**Given task**
Output the material below in its entirety, exactly as given.

**Data block**

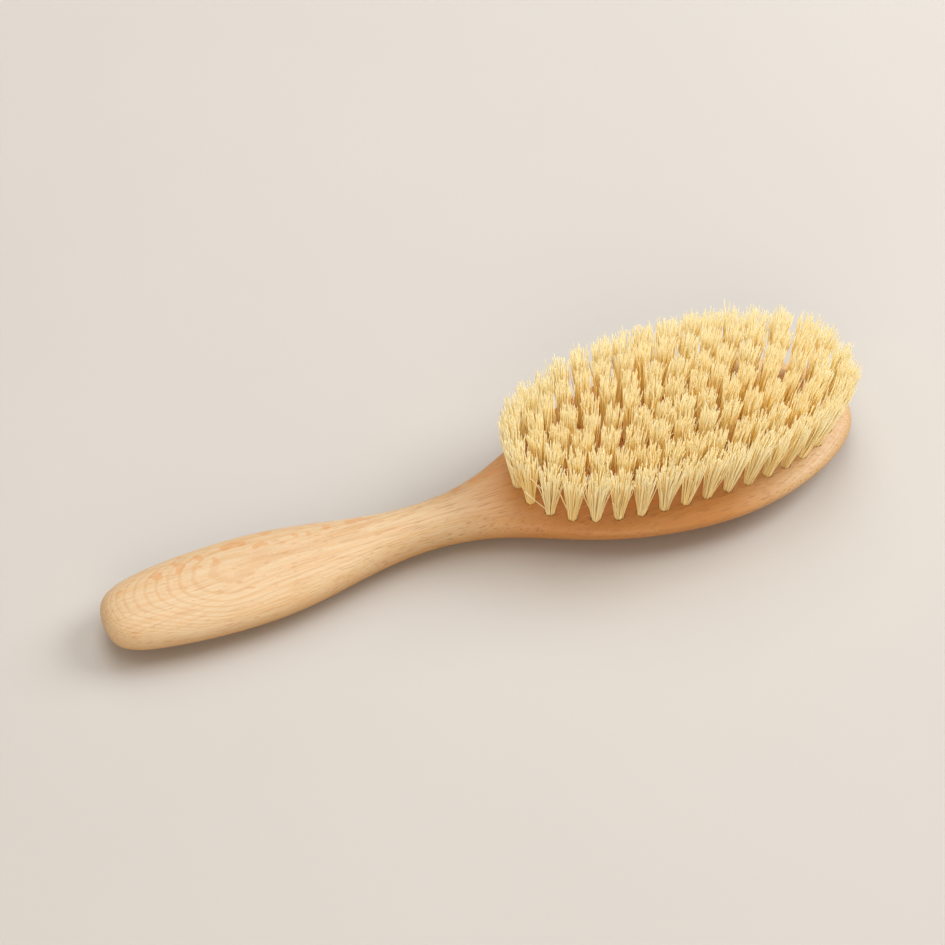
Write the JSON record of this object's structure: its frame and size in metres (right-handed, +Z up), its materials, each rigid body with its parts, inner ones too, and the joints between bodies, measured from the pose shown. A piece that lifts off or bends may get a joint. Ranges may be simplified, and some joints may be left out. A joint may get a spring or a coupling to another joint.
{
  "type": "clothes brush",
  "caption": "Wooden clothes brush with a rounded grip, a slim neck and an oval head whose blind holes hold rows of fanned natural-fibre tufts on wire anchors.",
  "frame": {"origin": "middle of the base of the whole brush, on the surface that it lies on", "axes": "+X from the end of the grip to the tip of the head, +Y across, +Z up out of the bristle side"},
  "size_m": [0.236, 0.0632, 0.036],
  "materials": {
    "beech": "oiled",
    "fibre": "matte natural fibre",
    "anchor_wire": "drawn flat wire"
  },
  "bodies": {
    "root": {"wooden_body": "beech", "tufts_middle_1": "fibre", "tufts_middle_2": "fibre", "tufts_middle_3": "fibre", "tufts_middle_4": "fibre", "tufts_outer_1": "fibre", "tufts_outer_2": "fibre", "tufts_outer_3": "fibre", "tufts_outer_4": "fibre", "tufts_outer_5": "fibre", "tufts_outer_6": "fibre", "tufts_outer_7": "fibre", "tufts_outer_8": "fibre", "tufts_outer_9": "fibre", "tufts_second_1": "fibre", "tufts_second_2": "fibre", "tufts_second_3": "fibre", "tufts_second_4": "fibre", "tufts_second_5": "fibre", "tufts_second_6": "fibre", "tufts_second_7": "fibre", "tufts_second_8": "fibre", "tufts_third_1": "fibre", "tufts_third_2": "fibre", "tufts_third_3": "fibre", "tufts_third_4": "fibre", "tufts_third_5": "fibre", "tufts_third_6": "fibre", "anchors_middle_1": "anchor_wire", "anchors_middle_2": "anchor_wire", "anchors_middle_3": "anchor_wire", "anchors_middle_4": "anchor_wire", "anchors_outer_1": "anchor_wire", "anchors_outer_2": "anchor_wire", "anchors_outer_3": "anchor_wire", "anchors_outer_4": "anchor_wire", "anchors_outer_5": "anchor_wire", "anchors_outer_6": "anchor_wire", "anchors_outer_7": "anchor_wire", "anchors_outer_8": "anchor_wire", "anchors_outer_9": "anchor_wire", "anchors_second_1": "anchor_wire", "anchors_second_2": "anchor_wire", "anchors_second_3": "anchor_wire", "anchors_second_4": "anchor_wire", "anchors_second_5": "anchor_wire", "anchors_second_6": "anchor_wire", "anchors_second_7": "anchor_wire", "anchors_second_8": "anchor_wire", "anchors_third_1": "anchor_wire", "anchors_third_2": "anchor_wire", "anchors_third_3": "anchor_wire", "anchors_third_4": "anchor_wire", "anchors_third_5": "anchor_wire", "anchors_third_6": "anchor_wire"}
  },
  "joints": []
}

**Full solution**
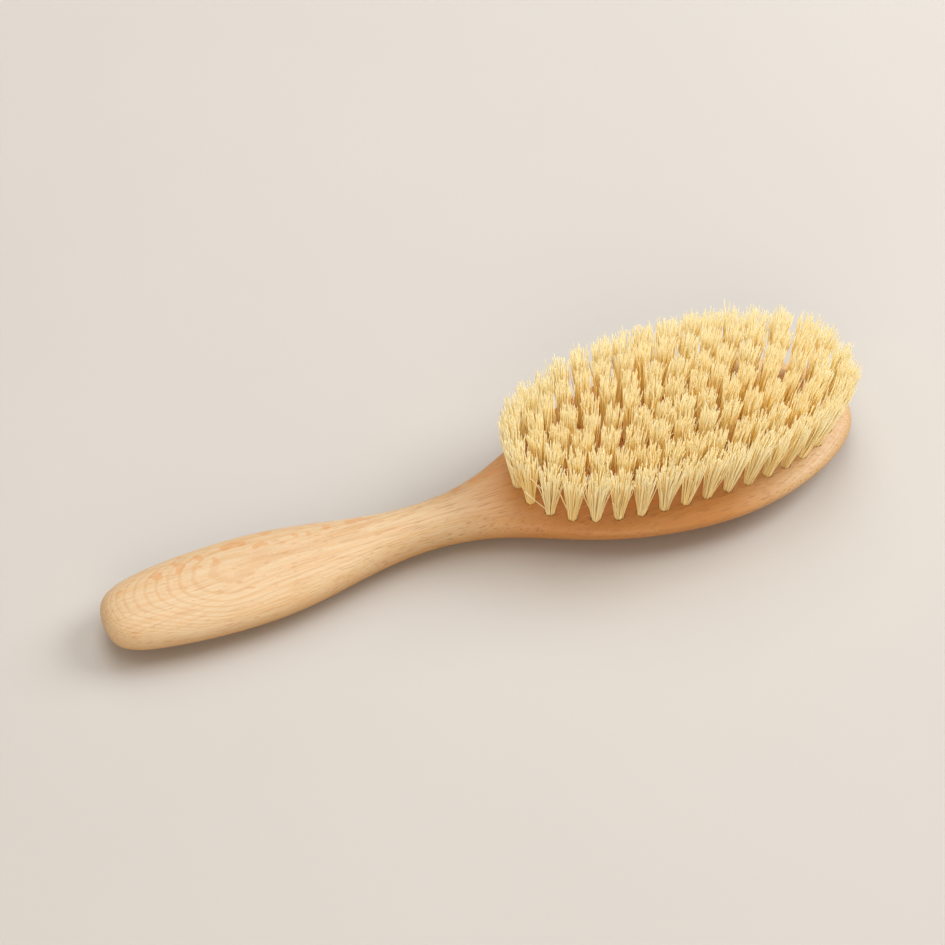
Write the JSON record of this object's structure: its frame and size in metres (right-handed, +Z up), its materials, each rigid body with its parts, inner ones too, and the joints between bodies, measured from the pose shown. A piece that lifts off or bends may get a joint. Ranges may be simplified, and some joints may be left out. A joint may get a spring or a coupling to another joint.
{
  "type": "clothes brush",
  "caption": "Wooden clothes brush with a rounded grip, a slim neck and an oval head whose blind holes hold rows of fanned natural-fibre tufts on wire anchors.",
  "frame": {"origin": "middle of the base of the whole brush, on the surface that it lies on", "axes": "+X from the end of the grip to the tip of the head, +Y across, +Z up out of the bristle side"},
  "size_m": [0.236, 0.0632, 0.036],
  "materials": {
    "beech": "oiled",
    "fibre": "matte natural fibre",
    "anchor_wire": "drawn flat wire"
  },
  "bodies": {
    "root": {"wooden_body": "beech", "tufts_middle_1": "fibre", "tufts_middle_2": "fibre", "tufts_middle_3": "fibre", "tufts_middle_4": "fibre", "tufts_outer_1": "fibre", "tufts_outer_2": "fibre", "tufts_outer_3": "fibre", "tufts_outer_4": "fibre", "tufts_outer_5": "fibre", "tufts_outer_6": "fibre", "tufts_outer_7": "fibre", "tufts_outer_8": "fibre", "tufts_outer_9": "fibre", "tufts_second_1": "fibre", "tufts_second_2": "fibre", "tufts_second_3": "fibre", "tufts_second_4": "fibre", "tufts_second_5": "fibre", "tufts_second_6": "fibre", "tufts_second_7": "fibre", "tufts_second_8": "fibre", "tufts_third_1": "fibre", "tufts_third_2": "fibre", "tufts_third_3": "fibre", "tufts_third_4": "fibre", "tufts_third_5": "fibre", "tufts_third_6": "fibre", "anchors_middle_1": "anchor_wire", "anchors_middle_2": "anchor_wire", "anchors_middle_3": "anchor_wire", "anchors_middle_4": "anchor_wire", "anchors_outer_1": "anchor_wire", "anchors_outer_2": "anchor_wire", "anchors_outer_3": "anchor_wire", "anchors_outer_4": "anchor_wire", "anchors_outer_5": "anchor_wire", "anchors_outer_6": "anchor_wire", "anchors_outer_7": "anchor_wire", "anchors_outer_8": "anchor_wire", "anchors_outer_9": "anchor_wire", "anchors_second_1": "anchor_wire", "anchors_second_2": "anchor_wire", "anchors_second_3": "anchor_wire", "anchors_second_4": "anchor_wire", "anchors_second_5": "anchor_wire", "anchors_second_6": "anchor_wire", "anchors_second_7": "anchor_wire", "anchors_second_8": "anchor_wire", "anchors_third_1": "anchor_wire", "anchors_third_2": "anchor_wire", "anchors_third_3": "anchor_wire", "anchors_third_4": "anchor_wire", "anchors_third_5": "anchor_wire", "anchors_third_6": "anchor_wire"}
  },
  "joints": []
}